Comparative investigation of waste rapseed oil derived carbon material fabricated by rotating gliding arc and aerosol fast pyrolysis

Green and facile recycling bio-waste rapeseed oil into carbon nanomaterial was comparatively investigated using two novel, catalyst free approaches; rotating gliding arc discharge and aerosol fast pyrolysis. V-I characteristics and dynamic motion of gliding arc in aerosol rapeseed oil were investigated by oscilloscope and high speed camera. Different properties in the morphologies, structures, order degree and chemical compositions of waste derived bio-carbon obtained from two reaction routes were revealed and analyzed by SEM, Raman spectroscopy and XPS, respectively. The carbon from both methods exhibited super hydrophobic characteristic with the contact angles measured above 130 degree. Reaction mechanisms from rotating gliding discharge plasma and fast pyrolysis were proposed. It was anticipated high valued bio-carbon could be fabricated by recycling waste rapeseed oil in the future.

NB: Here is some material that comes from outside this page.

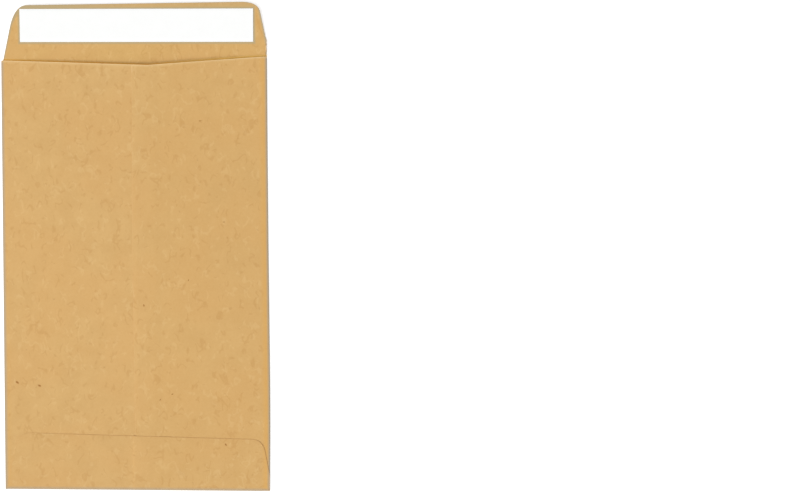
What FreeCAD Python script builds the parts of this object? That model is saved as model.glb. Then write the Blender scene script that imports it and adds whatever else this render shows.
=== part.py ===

Operation Patterns and Spectrum Characteristics of DC and AC Rotating Gliding Arc Plasma

Rotating gliding arc plasma reactor performs two operation modes according to supply power (dc and ac modes). According to the images of operating states and the emission spectrum of the two modes, the characteristics of dc mode and ac mode are well distinguished and investigated. The dc mode owns platform-type plasma region, high temperature, and energy consumption, suitable for fuel conversion field. The ac mode has a few advantages in gaseous organic pollutants treatment field, because of its relatively low gas atmosphere temperature, little by-products (NOx) production, and low energy consumption.